Status of the functional domain of discourse structure
Discourse is the action of producing and understanding a text and the product itself. It has a multi-faceted relation to the language system. The discourse itself is disjunct from the system – language is either discourse or system. However, the linguistic system comprises a text-forming component, here called ‘discourse structure’. Putting it the other way round, discourse uses resources made available by the language system.
A discourse consists of utterances. Viewed in the perspective of discourse structure, these take the form of sentences. Discourse structure is, in this perspective, the composition of a text from sentences. Most of the other functional domains of language operate at or below the sentence level. Above the sentence level, the language system regulates relatively little; many of the strategies used in discourse are universal. Most of the qualities of a discourse depend on the speaker's or writer's elocutionary competence; only a minor part of it depends on the language-specific discourse competence (Lehmann 2007, §3.3.2.1). Still, the cohesion of a discourse is an essential linguistic quality of it; and part of it derives from strategies made available by the particular language system. Likewise, while operations on the universe of discourse are universal, there are language-specific strategies implementing them.
The functional domains of discourse structure and of junction
As several other functional domains, those of discourse structure and of nexion overlap. Both have to do with relations between components of a discourse. They may be distinguished as follows:
- Junction comprises syntagmatic relations between significative components of a discourse which belong to some propositional level.

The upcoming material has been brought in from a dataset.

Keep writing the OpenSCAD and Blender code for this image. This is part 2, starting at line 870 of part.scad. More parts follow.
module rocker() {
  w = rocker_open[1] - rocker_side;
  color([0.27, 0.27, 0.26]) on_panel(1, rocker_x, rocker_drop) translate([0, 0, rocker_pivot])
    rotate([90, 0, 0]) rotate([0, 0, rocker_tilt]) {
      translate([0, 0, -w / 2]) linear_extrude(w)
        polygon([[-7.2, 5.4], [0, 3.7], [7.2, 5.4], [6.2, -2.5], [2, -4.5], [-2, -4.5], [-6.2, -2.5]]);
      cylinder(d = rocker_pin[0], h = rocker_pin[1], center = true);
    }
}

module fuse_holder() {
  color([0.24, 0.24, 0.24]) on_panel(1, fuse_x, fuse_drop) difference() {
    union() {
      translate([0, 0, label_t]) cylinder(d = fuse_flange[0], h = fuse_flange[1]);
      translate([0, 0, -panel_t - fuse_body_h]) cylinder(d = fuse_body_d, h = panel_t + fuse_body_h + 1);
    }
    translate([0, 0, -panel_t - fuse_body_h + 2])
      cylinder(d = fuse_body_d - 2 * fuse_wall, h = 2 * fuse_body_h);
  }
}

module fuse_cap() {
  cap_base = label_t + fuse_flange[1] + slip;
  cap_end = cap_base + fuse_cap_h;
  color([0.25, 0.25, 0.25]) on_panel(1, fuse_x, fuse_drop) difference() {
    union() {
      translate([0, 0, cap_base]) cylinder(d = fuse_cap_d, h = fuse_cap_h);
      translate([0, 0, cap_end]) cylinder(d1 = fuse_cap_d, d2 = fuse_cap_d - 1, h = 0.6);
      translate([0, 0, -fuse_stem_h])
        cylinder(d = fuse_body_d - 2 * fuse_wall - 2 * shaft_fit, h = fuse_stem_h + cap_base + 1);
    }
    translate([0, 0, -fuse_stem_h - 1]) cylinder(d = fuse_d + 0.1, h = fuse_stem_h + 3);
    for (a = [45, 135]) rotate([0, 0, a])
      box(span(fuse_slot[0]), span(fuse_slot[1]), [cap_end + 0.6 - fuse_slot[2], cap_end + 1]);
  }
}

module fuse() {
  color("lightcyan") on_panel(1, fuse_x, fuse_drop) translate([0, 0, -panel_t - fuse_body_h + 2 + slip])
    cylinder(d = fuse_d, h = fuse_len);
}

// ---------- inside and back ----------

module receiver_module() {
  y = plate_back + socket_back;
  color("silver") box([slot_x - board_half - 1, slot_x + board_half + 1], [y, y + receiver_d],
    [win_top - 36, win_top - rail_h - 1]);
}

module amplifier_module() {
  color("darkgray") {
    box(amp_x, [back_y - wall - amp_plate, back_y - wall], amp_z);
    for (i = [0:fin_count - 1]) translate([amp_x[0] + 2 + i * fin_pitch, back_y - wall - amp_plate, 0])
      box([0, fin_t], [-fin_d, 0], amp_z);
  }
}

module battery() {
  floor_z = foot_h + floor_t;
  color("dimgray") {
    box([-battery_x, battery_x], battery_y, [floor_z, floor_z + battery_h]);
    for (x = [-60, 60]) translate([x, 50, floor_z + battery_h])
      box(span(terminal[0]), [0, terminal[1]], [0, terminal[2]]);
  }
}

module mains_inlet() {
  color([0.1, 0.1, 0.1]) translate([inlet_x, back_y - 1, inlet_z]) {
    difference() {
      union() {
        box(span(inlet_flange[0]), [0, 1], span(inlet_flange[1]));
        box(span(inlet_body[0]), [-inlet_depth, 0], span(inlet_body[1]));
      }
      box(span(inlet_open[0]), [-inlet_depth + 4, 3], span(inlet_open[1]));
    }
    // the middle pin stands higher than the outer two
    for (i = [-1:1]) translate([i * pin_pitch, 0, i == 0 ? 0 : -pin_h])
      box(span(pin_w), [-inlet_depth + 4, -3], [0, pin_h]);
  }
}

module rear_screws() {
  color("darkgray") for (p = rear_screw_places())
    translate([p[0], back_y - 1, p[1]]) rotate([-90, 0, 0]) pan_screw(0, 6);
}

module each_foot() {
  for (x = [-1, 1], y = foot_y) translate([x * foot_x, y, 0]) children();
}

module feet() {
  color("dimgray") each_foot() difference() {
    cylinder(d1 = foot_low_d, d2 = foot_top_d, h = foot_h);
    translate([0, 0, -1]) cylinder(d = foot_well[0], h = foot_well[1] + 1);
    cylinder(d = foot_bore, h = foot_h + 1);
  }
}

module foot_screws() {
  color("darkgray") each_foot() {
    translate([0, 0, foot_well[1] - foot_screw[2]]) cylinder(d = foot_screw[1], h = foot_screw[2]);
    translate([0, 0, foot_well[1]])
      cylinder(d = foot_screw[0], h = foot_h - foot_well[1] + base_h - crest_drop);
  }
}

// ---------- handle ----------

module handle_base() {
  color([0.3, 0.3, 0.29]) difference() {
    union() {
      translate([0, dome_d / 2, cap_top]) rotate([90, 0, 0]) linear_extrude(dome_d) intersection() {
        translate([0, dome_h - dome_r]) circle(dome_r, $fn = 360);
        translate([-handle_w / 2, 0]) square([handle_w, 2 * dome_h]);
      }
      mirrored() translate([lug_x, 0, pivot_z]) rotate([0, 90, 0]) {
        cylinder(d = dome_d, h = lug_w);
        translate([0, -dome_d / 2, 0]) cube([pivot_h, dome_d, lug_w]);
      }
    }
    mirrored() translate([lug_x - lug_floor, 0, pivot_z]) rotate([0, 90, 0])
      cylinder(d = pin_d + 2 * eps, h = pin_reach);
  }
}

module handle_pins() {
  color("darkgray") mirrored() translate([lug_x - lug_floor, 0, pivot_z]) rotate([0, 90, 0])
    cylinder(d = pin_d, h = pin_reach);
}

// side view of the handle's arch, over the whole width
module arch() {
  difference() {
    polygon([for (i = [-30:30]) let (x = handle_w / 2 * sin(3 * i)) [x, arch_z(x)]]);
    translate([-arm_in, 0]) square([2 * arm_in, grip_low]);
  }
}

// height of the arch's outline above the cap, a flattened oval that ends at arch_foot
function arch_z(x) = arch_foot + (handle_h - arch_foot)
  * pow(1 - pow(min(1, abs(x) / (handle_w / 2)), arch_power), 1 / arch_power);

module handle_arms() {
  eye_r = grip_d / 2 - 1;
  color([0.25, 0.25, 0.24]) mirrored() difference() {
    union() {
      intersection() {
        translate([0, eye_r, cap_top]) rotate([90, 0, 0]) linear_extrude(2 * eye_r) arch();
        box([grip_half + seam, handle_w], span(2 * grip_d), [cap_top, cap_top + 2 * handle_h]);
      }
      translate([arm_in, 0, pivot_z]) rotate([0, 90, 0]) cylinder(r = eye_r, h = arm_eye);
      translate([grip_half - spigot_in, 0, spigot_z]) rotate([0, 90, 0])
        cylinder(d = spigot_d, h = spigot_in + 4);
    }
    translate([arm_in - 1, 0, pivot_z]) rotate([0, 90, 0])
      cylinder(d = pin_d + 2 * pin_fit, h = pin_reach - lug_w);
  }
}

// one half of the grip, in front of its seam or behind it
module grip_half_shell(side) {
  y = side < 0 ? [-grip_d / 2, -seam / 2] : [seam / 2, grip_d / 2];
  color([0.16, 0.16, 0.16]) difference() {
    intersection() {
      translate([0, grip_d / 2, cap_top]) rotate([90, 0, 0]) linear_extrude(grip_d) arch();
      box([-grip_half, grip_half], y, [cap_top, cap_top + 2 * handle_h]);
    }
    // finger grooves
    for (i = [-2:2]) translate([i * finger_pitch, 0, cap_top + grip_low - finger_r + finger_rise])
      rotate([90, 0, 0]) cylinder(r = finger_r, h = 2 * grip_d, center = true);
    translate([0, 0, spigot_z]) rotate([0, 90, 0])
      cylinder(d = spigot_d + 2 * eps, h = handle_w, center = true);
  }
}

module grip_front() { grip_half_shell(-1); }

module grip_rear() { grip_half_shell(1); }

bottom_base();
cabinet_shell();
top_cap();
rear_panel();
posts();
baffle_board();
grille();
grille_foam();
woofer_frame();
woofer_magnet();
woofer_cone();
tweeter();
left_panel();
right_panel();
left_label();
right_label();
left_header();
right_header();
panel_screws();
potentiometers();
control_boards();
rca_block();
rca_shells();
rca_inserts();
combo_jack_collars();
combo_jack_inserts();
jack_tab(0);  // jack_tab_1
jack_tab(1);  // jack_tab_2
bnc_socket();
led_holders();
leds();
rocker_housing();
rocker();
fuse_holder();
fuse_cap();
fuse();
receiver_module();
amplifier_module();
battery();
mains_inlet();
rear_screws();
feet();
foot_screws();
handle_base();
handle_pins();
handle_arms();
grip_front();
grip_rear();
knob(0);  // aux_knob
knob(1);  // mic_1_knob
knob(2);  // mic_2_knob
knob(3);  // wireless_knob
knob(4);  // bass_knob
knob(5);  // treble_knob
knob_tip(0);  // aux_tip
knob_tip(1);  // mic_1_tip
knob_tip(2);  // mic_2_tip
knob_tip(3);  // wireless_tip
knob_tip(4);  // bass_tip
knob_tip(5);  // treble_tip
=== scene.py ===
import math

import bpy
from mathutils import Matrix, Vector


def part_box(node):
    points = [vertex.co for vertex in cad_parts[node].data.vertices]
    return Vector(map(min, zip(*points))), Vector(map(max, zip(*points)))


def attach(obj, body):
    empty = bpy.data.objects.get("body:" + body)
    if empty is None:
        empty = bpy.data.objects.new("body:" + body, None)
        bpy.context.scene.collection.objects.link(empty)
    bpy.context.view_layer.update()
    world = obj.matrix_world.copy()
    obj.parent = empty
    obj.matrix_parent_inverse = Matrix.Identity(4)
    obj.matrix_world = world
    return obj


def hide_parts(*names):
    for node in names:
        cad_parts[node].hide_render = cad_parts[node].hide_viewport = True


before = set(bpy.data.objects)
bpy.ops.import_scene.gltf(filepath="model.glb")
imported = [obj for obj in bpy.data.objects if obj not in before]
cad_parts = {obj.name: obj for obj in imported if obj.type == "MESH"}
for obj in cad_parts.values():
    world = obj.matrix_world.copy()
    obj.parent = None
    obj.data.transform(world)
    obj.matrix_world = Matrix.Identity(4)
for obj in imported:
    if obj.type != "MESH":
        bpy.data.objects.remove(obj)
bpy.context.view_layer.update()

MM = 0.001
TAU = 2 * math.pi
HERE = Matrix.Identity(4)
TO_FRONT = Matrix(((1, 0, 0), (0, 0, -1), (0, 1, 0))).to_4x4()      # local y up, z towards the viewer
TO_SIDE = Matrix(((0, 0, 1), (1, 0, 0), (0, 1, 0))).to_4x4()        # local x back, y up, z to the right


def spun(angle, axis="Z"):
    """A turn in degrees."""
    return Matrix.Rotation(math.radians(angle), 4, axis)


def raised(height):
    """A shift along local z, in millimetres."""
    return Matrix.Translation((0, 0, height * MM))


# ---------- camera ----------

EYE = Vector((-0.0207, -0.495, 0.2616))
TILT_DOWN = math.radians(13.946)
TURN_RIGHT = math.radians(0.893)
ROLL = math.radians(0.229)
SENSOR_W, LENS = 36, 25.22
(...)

- Discourse structure comprises relations between significative components of a discourse and the environment. The latter consists of two kinds of entities:
- the meronymy of a discourse
- the referential spaces of the speech situation. These contain essentially non-sigificative objects such as referents and presuppositions. In particular, this component of discourse structure comprises information structure and speaker's attitudes to entities of the universe of discourse.